>>

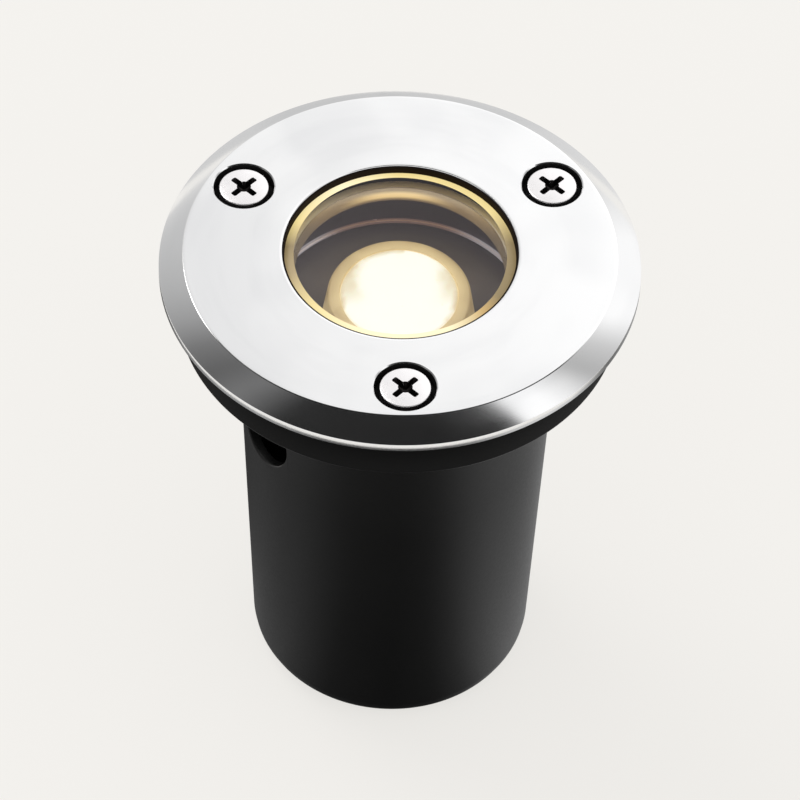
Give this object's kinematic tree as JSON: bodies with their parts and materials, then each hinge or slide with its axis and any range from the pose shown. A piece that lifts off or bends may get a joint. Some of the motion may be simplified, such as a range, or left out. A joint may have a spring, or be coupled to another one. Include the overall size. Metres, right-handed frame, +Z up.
{
  "type": "in-ground well light",
  "caption": "Round in-ground well light: a screwed steel trim ring and glass over a lamp, in a fixture that lifts out of a tapered mounting sleeve.",
  "frame": {"origin": "centre of the sleeve's flat base, on the surface it stands on", "axes": "+Z up along the light's axis, out of the lens; -Y towards one of the trim screws; +X to its right"},
  "size_m": [0.115, 0.115, 0.1389],
  "materials": {
    "black_plastic": "satin moulded polypropylene",
    "ring_steel": "fine spun stainless steel with a polished bevel",
    "screw_steel": "plain stainless steel",
    "clear_glass": "clear toughened glass with a ground bevel",
    "black_silicone": "matt silicone rubber",
    "frame_metal": "warm anodised aluminium",
    "cast_housing": "dark grey powder coat on a casting",
    "baffle_paint": "dark grey satin paint",
    "lamp_bezel_metal": "pale gold anodised aluminium",
    "lamp_shell_metal": "plain aluminium",
    "lamp_lens_clear": "glowing moulded lens",
    "board_white": "white solder mask",
    "emitter_yellow": "yellow phosphor",
    "lamp_base_ceramic": "bare ceramic",
    "socket_ceramic": "bare ceramic",
    "pin_metal": "tinned wire",
    "brass": "plain brass",
    "zinc_steel": "zinc plate",
    "white_plastic": "natural nylon",
    "gland_nylon": "black nylon",
    "seal_rubber": "soft sealing rubber"
  },
  "bodies": {
    "sleeve": {"mounting_sleeve": "black_plastic"},
    "fixture": {"housing": "cast_housing", "lens_frame": "frame_metal", "baffle_plate": "baffle_paint", "lamp_socket": "socket_ceramic", "socket_contacts": "brass", "socket_bracket": "zinc_steel", "bracket_screws": "zinc_steel", "terminal_block": "white_plastic", "terminal_tubes": "brass", "terminal_screws": "zinc_steel", "gland_body": "gland_nylon", "gland_washer": "black_silicone", "gland_locknut": "gland_nylon", "gland_seal": "seal_rubber", "gland_nut": "gland_nylon"},
    "cover": {"trim_ring": "ring_steel", "trim_screws": "screw_steel", "lens_glass": "clear_glass", "lens_gasket": "black_silicone"},
    "lamp": {"lamp_bezel": "lamp_bezel_metal", "lamp_lens": "lamp_lens_clear", "lamp_shell": "lamp_shell_metal", "led_board": "board_white", "led_emitter": "emitter_yellow", "lamp_base": "lamp_base_ceramic", "lamp_pins": "pin_metal"}
  },
  "joints": [
    {"name": "fixture_lift", "type": "slide", "parent": "sleeve", "child": "fixture", "axis": [0, 0, 1], "range_m": [0, 0.11]},
    {"name": "cover_lift", "type": "slide", "parent": "fixture", "child": "cover", "axis": [0, 0, 1], "range_m": [0, 0.03]},
    {"name": "lamp_pull", "type": "slide", "parent": "fixture", "child": "lamp", "axis": [0, 0, 1], "range_m": [0, 0.0085]}
  ]
}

<<

EXERCISE REQUIREMENTS » What is the number of lines above that hold the string "lifts"? Answer with that number alone.

THE COMPLETED TASK » 2